I learned a couple of years ago that the Michelin guide was developed as a restaurant rating system to help people traveling find great food. Over time, it has become a way to search for some of the best places to eat. One star means the restaurant is very good in its category; two stars means the restaurant has excellent cooking and is worth a detour; and three stars means the restaurant has exceptional cuisine and is worth a special journey. There are 24 Michelin star restaurants in Chicago and only one three-Michelin-star restaurant. This is how I first learned about Alinea. For someone looking for unforgettable food experiences like me, the Michelin guide can be helpful.
We immediately dived into the menu. The restaurant offered a four-course tasting menu, which allowed us to choose from a few options for each course. This made it easier, because we could each choose a different dish and end up trying most of the menu. I started with the homemade plum ginger fizz — a drink with a sweet plum simple syrup balanced by the slightly spicy, fizzy ginger beer — and waited with excitement for the food.
First to arrive was a poppy seed baguette amuse bouche (think little bites) with thin slices of cured ham, drizzled with balsamic reduction. It was crispy, buttery, savory, with a sweet, acidic finish that immediately made me smile. My favorite first-course dishes were the creamy foi gras tart that featured rhubarb and aged balsamic. The kampachi crudo (kind of like a ceviche) had a summery brightness and crunchy toasted almonds. A second-course standout was the crispy soft-boiled egg on potato porridge with optional black truffle. How can something as simple as egg carry so many complex flavors and textures?
It was earthy from the truffles and savory from the miso broth. The third course included tender duck breast with strawberry, sunflower seed, fennel and chamomile. It was out of this world! Finally, my favorite dessert was the Greek yogurt panna cotta with blueberry and crunchy sunflower seeds. I couldn’t help but think that if this amazing food was produced in a one-Michelin-starred restaurant, what would Alinea be like?
The next day, we still hadn’t gotten a response about Alinea, so I decided I wanted to explore something different, even if wasn’t Michelin-starred. We went to one of my uncle’s favorite Mexican restaurants, Kie-Gol-Lanee, which offers delicious Oaxacan cuisine that pushes you out of your comfort zone. One of their specialty items is called “chapulines,” which are crispy grasshoppers. Chapulines are made using salt, lemon, garlic and chili. I know this may sound crazy, but the spicy, salty, acidic, crunchy chapulines are absolutely delicious! This is the kind of experience that makes you feel like you are traveling to another country.

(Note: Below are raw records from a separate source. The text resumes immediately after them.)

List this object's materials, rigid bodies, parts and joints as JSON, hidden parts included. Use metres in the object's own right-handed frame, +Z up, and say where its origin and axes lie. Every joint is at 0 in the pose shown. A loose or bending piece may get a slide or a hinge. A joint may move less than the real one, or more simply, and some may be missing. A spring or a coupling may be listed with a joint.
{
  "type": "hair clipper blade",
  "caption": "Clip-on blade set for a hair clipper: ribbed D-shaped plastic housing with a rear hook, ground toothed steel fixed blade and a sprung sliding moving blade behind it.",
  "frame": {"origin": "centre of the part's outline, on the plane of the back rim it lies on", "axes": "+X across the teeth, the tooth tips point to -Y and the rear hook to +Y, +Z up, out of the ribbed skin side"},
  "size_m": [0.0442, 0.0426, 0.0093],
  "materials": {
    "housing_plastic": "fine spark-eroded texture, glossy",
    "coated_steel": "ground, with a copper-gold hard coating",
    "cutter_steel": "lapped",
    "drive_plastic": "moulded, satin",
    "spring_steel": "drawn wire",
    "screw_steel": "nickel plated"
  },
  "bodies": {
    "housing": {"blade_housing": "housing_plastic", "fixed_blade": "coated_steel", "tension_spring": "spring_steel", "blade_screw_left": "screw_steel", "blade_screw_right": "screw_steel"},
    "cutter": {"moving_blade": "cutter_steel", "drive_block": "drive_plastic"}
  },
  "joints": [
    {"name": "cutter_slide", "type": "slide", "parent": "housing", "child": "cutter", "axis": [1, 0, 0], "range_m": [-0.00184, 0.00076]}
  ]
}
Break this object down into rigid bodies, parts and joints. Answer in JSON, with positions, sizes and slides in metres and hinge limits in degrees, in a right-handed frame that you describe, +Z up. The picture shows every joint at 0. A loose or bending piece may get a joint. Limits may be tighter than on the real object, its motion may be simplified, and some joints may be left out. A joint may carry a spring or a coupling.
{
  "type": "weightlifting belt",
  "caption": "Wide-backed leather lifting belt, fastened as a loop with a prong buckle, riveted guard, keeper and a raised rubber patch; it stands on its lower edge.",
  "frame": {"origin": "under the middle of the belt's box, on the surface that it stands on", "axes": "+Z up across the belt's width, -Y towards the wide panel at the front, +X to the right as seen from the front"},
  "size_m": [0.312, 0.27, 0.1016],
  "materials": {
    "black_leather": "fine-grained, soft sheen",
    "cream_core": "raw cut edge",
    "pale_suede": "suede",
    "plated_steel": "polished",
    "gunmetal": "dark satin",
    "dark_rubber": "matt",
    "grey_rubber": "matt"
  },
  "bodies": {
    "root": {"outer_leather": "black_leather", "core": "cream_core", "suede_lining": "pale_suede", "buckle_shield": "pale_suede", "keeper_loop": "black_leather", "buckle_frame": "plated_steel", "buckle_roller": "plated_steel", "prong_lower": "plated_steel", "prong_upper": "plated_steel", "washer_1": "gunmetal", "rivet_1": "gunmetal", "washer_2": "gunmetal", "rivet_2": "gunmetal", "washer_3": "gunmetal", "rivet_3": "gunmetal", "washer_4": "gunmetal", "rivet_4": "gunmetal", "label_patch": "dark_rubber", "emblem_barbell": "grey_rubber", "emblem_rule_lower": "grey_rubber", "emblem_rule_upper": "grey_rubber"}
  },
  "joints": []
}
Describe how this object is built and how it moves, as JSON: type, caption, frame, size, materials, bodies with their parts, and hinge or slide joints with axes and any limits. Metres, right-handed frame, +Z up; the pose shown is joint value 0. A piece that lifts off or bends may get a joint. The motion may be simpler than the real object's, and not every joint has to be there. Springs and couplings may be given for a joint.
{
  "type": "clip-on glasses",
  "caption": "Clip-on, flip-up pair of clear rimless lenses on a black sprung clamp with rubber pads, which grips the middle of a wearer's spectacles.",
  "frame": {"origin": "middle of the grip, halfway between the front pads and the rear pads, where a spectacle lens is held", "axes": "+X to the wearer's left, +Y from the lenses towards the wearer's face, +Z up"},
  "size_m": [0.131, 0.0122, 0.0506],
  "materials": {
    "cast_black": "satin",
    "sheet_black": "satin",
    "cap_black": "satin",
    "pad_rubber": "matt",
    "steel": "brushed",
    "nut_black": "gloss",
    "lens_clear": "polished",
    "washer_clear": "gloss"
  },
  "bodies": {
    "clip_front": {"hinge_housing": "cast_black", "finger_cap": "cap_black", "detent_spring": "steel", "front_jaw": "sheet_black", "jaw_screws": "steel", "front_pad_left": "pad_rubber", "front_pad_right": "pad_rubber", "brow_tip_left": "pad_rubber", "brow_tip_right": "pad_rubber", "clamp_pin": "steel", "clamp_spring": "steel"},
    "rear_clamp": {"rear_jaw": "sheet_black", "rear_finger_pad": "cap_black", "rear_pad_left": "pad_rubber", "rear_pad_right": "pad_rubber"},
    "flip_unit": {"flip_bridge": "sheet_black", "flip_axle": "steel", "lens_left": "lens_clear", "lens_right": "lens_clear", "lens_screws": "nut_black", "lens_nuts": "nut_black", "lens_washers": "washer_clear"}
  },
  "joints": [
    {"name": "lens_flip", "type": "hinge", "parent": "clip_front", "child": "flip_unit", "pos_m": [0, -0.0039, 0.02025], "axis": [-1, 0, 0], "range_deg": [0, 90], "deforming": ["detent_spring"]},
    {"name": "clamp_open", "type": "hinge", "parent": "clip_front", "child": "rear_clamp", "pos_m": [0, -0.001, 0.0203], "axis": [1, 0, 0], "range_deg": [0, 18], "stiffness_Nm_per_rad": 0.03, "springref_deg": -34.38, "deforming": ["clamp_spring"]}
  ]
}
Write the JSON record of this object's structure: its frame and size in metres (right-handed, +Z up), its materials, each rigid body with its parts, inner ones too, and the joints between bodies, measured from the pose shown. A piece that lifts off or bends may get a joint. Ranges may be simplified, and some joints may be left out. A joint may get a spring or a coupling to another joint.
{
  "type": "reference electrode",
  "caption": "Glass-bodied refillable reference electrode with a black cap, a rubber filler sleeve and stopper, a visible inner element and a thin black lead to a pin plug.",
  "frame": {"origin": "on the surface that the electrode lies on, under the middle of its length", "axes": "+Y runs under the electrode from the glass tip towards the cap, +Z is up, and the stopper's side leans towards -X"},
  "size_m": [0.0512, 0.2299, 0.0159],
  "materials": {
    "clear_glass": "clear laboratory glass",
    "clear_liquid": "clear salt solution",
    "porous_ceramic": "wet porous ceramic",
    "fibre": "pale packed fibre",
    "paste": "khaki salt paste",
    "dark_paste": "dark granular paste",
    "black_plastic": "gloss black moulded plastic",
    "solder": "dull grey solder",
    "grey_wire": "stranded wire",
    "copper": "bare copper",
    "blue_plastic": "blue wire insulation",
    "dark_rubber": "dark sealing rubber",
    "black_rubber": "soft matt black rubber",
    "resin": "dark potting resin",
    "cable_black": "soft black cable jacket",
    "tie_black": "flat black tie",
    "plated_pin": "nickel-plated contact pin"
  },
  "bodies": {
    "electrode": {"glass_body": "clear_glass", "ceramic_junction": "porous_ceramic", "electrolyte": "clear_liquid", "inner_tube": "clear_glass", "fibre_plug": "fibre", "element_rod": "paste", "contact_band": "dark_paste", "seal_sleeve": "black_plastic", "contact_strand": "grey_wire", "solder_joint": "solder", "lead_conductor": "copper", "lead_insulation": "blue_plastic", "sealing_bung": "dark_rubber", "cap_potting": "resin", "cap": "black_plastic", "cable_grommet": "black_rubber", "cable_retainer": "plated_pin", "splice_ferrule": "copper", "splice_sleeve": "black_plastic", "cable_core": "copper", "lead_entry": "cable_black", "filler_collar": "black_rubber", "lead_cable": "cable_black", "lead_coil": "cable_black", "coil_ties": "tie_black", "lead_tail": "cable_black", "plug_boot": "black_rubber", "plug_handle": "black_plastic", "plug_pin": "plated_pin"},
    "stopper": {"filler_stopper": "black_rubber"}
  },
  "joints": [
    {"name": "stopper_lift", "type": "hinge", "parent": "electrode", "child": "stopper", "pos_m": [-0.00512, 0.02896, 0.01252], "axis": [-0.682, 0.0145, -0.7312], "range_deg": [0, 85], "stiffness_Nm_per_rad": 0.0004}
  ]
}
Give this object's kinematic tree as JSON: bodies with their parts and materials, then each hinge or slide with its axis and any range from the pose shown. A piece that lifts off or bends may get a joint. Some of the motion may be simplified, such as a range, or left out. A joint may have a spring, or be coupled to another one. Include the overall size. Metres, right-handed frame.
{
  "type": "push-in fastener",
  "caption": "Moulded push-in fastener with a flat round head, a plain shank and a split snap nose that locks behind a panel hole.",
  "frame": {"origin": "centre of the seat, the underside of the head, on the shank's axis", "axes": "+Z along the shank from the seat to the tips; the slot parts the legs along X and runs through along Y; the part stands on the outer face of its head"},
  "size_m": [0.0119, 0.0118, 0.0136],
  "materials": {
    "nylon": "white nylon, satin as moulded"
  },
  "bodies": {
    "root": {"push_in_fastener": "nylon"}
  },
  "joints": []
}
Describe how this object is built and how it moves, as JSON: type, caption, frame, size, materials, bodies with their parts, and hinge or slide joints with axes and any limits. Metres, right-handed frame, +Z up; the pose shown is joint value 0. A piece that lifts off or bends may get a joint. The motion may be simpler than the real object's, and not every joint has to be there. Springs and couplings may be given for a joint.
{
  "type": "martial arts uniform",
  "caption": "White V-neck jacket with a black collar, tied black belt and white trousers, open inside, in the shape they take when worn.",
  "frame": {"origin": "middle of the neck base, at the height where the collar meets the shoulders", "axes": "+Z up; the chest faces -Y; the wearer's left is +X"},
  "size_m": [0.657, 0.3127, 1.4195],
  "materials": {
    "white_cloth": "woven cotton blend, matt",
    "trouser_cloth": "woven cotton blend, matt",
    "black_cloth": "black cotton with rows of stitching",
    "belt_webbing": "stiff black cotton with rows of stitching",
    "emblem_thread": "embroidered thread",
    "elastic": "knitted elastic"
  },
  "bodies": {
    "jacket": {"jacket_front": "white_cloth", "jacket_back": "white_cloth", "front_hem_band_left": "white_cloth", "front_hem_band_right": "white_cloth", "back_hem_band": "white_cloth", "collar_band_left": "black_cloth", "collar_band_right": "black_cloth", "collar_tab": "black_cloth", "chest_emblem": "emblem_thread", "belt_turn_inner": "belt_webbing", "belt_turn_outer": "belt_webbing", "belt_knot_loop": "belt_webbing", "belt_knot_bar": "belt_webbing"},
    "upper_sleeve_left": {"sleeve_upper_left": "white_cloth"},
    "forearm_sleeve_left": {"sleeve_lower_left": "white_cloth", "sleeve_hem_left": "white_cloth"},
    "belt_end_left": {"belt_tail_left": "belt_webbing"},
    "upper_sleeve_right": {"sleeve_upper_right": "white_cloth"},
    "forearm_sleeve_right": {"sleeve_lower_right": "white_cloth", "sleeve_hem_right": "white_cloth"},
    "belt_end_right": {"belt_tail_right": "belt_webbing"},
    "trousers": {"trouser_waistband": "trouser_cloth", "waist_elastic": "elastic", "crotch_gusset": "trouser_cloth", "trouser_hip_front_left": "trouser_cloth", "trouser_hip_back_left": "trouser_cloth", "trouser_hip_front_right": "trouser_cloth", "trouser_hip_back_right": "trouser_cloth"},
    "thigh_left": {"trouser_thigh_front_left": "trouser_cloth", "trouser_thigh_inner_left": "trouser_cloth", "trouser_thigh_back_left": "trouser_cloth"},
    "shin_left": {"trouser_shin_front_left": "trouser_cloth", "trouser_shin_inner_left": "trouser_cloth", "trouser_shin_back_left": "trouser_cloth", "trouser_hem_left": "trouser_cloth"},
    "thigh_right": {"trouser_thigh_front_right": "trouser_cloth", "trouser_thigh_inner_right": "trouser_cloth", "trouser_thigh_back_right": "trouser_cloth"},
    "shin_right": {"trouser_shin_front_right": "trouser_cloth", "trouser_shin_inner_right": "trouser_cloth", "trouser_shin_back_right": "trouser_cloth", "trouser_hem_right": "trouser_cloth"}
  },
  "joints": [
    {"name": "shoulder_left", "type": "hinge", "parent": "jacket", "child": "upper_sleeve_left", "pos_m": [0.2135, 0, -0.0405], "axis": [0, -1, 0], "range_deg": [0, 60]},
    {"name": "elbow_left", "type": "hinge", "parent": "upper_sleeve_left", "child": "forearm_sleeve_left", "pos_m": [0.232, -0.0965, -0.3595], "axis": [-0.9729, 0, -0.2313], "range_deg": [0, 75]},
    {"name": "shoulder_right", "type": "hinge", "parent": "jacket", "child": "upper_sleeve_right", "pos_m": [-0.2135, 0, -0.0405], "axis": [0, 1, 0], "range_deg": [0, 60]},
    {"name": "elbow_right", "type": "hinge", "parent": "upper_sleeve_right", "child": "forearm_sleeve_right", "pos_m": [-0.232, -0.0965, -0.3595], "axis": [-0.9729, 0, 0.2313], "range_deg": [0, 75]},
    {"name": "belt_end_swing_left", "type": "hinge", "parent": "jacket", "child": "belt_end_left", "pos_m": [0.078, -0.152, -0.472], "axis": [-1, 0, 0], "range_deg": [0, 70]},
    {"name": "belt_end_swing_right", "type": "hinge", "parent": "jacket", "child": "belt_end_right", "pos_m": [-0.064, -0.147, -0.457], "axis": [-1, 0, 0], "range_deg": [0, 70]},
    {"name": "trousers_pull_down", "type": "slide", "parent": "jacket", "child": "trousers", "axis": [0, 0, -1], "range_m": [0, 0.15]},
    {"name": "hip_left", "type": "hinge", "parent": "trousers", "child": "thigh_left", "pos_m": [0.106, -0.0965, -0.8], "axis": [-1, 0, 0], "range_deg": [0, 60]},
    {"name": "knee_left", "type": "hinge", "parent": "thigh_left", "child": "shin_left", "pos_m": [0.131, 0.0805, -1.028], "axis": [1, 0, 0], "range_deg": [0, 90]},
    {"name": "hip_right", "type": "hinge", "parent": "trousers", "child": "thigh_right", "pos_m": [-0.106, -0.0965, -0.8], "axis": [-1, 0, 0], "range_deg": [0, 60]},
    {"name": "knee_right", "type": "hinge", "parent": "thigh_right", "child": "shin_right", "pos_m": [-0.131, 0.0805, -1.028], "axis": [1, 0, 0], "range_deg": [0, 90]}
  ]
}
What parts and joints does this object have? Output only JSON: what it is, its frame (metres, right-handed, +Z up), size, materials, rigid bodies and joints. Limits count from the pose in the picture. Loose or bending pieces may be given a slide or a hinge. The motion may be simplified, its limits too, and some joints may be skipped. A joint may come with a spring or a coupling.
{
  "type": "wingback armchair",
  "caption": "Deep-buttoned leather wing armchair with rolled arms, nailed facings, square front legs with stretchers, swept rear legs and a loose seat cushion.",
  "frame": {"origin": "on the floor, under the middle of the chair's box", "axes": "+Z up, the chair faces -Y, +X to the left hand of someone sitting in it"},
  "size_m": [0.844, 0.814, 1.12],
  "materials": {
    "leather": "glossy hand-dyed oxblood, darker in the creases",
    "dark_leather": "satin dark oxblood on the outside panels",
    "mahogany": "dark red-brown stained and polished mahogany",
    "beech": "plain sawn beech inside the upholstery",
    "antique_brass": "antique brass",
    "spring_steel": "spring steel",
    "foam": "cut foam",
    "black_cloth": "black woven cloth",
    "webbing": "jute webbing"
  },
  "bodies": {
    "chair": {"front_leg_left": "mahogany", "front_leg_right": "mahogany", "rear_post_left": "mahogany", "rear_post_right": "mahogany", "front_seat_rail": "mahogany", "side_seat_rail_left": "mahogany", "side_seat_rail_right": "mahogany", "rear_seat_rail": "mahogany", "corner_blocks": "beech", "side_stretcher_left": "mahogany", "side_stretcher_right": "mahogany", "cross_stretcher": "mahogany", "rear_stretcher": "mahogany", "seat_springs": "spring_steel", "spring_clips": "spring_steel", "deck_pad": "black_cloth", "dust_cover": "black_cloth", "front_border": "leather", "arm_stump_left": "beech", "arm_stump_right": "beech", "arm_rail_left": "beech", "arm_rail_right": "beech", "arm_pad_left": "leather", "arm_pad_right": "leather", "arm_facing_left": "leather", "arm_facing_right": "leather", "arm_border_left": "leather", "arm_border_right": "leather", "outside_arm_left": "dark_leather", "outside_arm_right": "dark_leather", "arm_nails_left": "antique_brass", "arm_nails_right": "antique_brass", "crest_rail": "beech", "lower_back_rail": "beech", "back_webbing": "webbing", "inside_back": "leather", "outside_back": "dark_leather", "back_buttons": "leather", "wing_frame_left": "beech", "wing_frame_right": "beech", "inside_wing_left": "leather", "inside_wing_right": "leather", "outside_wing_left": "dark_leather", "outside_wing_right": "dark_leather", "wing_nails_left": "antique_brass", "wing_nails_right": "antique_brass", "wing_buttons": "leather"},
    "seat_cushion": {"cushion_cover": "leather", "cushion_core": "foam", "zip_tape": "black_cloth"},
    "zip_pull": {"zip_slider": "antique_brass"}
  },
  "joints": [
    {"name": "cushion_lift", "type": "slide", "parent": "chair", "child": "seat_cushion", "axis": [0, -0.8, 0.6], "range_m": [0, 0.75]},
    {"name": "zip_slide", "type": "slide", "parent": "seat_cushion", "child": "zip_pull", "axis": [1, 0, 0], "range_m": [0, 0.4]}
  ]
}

With just a couple days left in our trip, I was starting to lose hope about Alinea. I knew that I had an unforgettable experience at Sepia and a unique cultural experience at Kie-Gol-Lanee, but I had dreamt of Alinea. Invited to dinner with family, I tried to forget about Alinea.
Arriving at my cousins’ house, we were greeted with hugs and delicious food. They had perfectly grilled shrimp and chorizo that my Uncle Jaime made, along with caprese salad to start. Everyone pitched in as we laughed, talked and ate. I played with my cousins in their big backyard while the sun was setting. When dinner was served, my Aunt Mirna made a joke about how her kale salad was so good, even people who don’t usually like kale loved it. She was right! The kale and onion were thinly sliced and marinated in lemon juice so it took away the bitter grassiness of raw kale. I asked for seconds, then thirds. Our time together was so wonderful, it made me think: This may not be Alinea, but it might be just as precious to me. A delicious meal, made with love and eaten together at the dinner table while joking and laughing with some of my favorite people.
Why do Michelin ratings matter? For restaurants, it can be a source of pride and accomplishment. For foodies like me, it can help us find unforgettable experiences. In the end, if we don’t have access to some of these really famous places, I learned that great, unforgettable food experiences can happen just by being willing to try something totally new, or even just by sharing simple food made with love. For now, I look forward to experiencing all the amazing foods the world may offer, starting from my home kitchen.